### PROBLEM DETAILS
Each line that contains the string "rigid" counts once; report how many such lines appear in the data, as a number only.

JSON records of objects:
────────────────────────────────────────

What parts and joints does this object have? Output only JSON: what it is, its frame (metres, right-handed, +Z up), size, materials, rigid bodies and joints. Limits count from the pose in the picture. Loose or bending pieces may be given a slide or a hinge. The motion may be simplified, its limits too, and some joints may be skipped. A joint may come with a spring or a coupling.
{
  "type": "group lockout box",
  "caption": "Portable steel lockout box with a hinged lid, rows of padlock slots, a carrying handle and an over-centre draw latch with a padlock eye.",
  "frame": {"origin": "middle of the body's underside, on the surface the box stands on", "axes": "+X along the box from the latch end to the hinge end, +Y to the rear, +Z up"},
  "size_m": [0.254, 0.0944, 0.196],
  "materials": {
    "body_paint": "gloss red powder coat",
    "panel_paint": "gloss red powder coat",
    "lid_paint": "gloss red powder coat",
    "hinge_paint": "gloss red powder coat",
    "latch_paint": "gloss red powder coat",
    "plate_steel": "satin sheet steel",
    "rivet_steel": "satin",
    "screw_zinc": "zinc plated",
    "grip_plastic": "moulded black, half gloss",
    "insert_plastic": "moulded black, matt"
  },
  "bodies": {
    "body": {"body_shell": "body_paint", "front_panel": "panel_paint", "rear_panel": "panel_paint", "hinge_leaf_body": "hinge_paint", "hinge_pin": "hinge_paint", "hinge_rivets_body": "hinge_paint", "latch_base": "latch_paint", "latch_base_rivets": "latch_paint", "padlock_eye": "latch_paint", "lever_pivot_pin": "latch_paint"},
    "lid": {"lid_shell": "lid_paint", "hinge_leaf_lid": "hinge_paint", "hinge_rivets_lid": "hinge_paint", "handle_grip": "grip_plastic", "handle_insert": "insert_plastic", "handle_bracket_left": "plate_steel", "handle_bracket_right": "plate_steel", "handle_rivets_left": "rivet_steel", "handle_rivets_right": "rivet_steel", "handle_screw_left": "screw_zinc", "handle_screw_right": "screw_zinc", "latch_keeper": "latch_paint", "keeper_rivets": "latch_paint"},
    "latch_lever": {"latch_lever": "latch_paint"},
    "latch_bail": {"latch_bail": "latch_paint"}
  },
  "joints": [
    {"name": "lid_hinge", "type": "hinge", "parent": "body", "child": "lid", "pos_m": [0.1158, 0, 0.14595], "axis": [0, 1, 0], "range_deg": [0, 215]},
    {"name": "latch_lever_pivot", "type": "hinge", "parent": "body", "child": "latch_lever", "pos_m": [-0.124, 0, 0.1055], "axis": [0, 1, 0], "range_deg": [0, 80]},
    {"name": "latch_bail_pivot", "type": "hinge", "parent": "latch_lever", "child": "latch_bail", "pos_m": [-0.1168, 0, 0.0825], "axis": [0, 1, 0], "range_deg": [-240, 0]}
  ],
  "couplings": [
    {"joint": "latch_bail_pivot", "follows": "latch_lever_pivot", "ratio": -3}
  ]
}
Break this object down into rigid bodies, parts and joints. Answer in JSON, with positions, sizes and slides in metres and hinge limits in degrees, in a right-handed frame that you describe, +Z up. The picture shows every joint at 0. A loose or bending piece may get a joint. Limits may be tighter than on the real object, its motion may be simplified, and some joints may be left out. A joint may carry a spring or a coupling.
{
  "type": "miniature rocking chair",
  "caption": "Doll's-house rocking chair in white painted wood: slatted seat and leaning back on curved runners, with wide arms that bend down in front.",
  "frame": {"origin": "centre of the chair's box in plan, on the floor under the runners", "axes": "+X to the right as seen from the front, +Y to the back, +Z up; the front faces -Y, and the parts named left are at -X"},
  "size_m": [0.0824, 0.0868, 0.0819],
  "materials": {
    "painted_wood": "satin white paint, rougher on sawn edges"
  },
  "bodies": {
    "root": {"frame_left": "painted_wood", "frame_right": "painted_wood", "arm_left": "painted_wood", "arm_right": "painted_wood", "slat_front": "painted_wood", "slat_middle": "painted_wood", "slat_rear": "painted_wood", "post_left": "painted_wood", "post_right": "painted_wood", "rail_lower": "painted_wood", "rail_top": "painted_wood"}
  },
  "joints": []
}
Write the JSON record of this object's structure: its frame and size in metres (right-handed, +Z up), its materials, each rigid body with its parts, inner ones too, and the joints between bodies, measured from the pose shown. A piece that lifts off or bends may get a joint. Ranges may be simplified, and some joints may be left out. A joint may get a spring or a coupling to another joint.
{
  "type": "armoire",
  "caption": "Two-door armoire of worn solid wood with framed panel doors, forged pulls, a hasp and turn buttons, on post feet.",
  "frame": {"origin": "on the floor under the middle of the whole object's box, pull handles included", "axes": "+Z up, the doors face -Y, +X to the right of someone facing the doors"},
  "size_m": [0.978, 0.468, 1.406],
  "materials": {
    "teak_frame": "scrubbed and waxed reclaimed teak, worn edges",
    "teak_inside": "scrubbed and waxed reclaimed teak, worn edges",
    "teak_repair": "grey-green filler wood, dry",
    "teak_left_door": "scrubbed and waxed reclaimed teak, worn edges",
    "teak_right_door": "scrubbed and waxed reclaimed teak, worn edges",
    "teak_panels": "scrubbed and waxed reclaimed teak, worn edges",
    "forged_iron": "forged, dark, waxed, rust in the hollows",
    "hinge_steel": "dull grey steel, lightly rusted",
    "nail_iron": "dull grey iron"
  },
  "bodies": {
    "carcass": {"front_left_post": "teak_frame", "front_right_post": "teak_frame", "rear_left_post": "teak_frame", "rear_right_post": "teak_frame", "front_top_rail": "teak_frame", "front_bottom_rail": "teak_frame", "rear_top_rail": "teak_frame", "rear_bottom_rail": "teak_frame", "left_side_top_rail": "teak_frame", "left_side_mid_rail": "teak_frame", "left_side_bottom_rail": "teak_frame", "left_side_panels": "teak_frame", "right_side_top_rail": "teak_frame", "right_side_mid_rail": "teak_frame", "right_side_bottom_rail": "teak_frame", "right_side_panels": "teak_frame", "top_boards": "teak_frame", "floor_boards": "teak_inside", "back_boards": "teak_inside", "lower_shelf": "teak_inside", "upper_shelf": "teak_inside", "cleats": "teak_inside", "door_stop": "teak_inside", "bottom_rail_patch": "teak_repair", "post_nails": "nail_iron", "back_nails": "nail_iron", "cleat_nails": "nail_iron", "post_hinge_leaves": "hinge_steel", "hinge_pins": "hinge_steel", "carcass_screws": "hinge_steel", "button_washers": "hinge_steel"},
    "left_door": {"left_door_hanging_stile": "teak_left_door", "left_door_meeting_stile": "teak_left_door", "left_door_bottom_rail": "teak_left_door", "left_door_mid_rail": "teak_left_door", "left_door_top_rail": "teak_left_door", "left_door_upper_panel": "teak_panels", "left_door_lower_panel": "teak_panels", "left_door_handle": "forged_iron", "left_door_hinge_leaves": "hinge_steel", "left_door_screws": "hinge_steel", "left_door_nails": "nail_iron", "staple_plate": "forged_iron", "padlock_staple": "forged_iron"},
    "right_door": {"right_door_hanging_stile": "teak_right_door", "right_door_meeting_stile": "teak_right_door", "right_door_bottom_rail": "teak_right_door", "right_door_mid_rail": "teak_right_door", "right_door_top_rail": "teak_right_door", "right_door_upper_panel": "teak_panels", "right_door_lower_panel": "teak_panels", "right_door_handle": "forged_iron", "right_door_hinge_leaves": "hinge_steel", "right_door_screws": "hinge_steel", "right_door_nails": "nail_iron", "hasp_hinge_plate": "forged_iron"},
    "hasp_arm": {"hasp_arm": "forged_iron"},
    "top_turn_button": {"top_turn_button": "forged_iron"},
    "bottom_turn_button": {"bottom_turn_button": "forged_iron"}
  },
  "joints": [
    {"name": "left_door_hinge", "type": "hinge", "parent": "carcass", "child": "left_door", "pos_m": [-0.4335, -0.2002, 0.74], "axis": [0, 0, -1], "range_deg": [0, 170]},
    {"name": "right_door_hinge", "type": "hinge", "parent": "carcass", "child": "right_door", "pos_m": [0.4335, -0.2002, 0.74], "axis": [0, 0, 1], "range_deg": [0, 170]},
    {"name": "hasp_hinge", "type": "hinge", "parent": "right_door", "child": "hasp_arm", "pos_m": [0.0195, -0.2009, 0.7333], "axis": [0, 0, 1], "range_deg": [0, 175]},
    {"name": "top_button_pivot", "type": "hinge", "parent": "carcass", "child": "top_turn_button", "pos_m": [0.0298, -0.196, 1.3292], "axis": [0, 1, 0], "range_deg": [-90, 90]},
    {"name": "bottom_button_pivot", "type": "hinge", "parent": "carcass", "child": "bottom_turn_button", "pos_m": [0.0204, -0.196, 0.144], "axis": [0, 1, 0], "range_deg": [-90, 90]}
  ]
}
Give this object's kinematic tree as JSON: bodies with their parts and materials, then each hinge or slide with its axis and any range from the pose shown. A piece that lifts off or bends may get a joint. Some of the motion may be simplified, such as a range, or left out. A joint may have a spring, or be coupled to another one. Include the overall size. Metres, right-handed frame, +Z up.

────────────────────────────────────────

### THE OUTPUT
3